Councilman Paul Parish made the motion to end the talks. He compared Trumbo's proposal to opening Pandora's box. He says councilmembers already were hearing pushback from people both in and out of the Tri-Cities.
Parish says if the council would have allowed a Christian prayer, they would have been compelled to allow prayer from other religions. He calls that time-consuming.
Cardinals Debate Marriage Ahead of Crucial Meeting
VATICAN CITY - Five high-ranking cardinals have taken one of Pope Francis' favorite theologians to task over an issue dear to the pope's heart and critical to the Vatican's upcoming two-year study on family issues.
They have written a book, "Remaining in the Truth of Christ," to rebut German Cardinal Walter Kasper, whom Francis praised in his first Sunday blessing after he was elected pope as "a great theologian."

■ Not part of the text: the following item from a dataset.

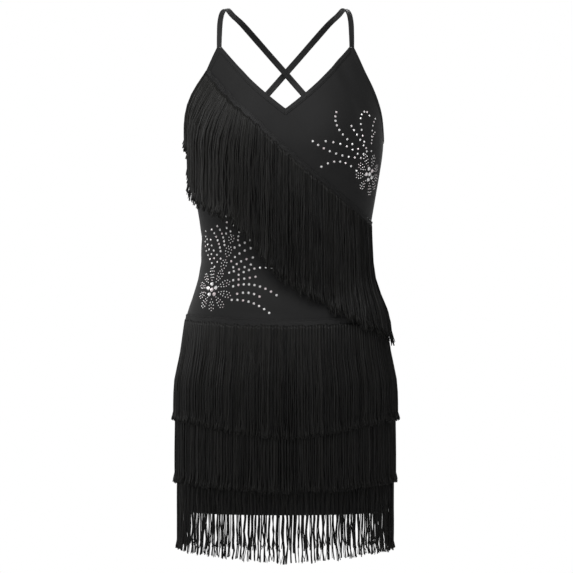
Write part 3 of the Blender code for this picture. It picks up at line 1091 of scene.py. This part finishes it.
def hangThreads(name, plan, root, tipZ, clear, clearOver, swing):
    # threads from their roots down to their ends, over the figure and what lies on it
    random = np.random.default_rng(plan["seed"])
    count = len(root)
    low, high = plan["clump"]
    clump = np.repeat(np.arange(count), random.integers(low, high + 1, count))[:count]

    def perClump(low, high):
        return random.uniform(low, high, clump[-1] + 1)[clump][:, None]

    def perThread(low, high):
        return random.uniform(low, high, count)[:, None]

    def swayOf(draw, size):
        return draw(*size) * np.sin(2 * math.pi * (fallen / draw(*plan["swayLength"]) + draw(0, 1)))

    angle = np.unwrap(np.arctan2(root[:, 0], -root[:, 1]))[:, None]
    middle = (np.bincount(clump, angle[:, 0]) / np.bincount(clump))[clump][:, None]
    offset = (angle - middle) * girth
    widest = np.maximum.reduceat(np.abs(offset[:, 0]), np.searchsorted(clump, np.arange(clump[-1] + 1)))
    rank = offset / np.maximum(widest[clump][:, None], threads["leastClump"])
    t = np.array(threads["stations"])[None, :]
    rootZ = root[:, 2:]
    clumpEnds, threadEnds = plan["uneven"]
    ragged = 1 + plan["raggedBack"] * np.clip(-np.cos(angle), 0, 1)
    ends = tipZ[:, None] + ragged * (perClump(-1, 1) * clumpEnds + perThread(-1, 1) * threadEnds)
    z = rootZ + (ends - rootZ) * t
    fallen = rootZ - z
    sway = swayOf(perClump, plan["clumpSway"]) + swayOf(perThread, plan["threadSway"])
    turned = (
        angle
        - offset / girth * perClump(*plan["pull"]) * smooth(t, *plan["gathers"])
        + swing[:, None] * np.sin(np.minimum(t / plan["swingShare"], 1) * quarterTurn)
        + sway * smooth(t, 0.0, threads["swayFrom"]) / girth
    )
    figureOut = furthestAbove(turned, z)
    turned = turned - threads["plumb"] * np.log(figureOut / figureOut[:, :1]) * np.sin(2 * turned)

    # the ends close in pairs and curl
    first = np.arange(count) // 2 * 2
    second = np.minimum(first + 1, count - 1)
    partner = (turned[first] + turned[second]) / 2
    closes = (random.uniform(0, 1, count)[second] < threads["paired"])[:, None]
    tipTurn = smooth(t, threads["tipShare"], 1.0)
    hookFrom, hookTurn, hookShare = threads["hook"]
    hook = np.sin(hookTurn * math.pi * np.clip((t - hookFrom) / (1 - hookFrom), 0, 1))
    curl = perThread(*plan["curl"]) * np.sign(perClump(-1, 1)) * (tipTurn + hookShare * hook)
    turned = turned + (partner - turned) * closes * tipTurn + curl / girth

    over = np.clip((plan["over"] - z) / threads["overSpan"] + 0.5, 0, 1)
    bulge = plan["bulge"] * np.sqrt(np.clip(1 - rank**2, 0, 1)) * perClump(*threads["clumpFullness"])
    stands = clear[:, None] + (clearOver - clear)[:, None] * over + bulge + perThread(0, threads["loose"])
    rootOut = np.hypot(root[:, 0], root[:, 1])[:, None] - reach(angle, rootZ)
    r = furthestAbove(turned, z) + rootOut + (stands - rootOut) * smooth(t, 0.0, plan["grows"])
    r = r + perThread(0, plan["curl"][1]) * tipTurn
    paths = np.stack([r * np.sin(turned), -r * np.cos(turned), z], axis=-1)
    radii = plan["radius"] * perThread(*threads["thickness"])
    radii = radii * (1 + plan["knot"] * smooth(t, threads["knotShare"], 1.0))
    share = threads["clumpTone"]
    # the last stretch of each thread is painted lighter: a painted highlight on the curled ends
    tones = perClump(0, 1) * share + perThread(0, 1) * (1 - share) + threads["tipHighlight"] * tipTurn
    # painted light: lighter tone at the angles where the lamps fall most
    tones = tones + np.interp(angle, *plan["paintedSideLight"])
    return makeThreads(name, paths, radii, tones)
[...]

Kasper has become the lightning rod for debate because of a speech he gave cardinals in February at Francis' request. In it, Kasper suggested that Catholics who divorce and remarry without an annulment might be allowed in limited cases to receive Communion after a period of penance.
Conservatives have vehemently opposed Kasper's proposals as contrary to Christ's teaching on the indissolubility of marriage.
Federal Charges for Pair in Amish Kidnapping Case
ALBANY, N.Y. - Federal prosecutors have charged the couple accused of kidnapping two young Amish sisters in northern New York last month with sexual exploitation of children and possession of child pornography.
The couple- 25-year-old Nicole Vaisey and 39-year-old and Stephen Howells Jr. - have already pleaded not guilty to state kidnapping charges in St. Lawrence County, where the girls were abducted from their family farm stand near the Canadian border. They are being held without bail.
Based on statements from the couple, authorities say the 7- and 12-year-old girls were shackled and sexually abused before being released the next day in in a community about 20 miles from their home.
The FBI took the suspects' computer equipment.
A federal indictment released Thursday in Syracuse says another young girl was also sexually abused.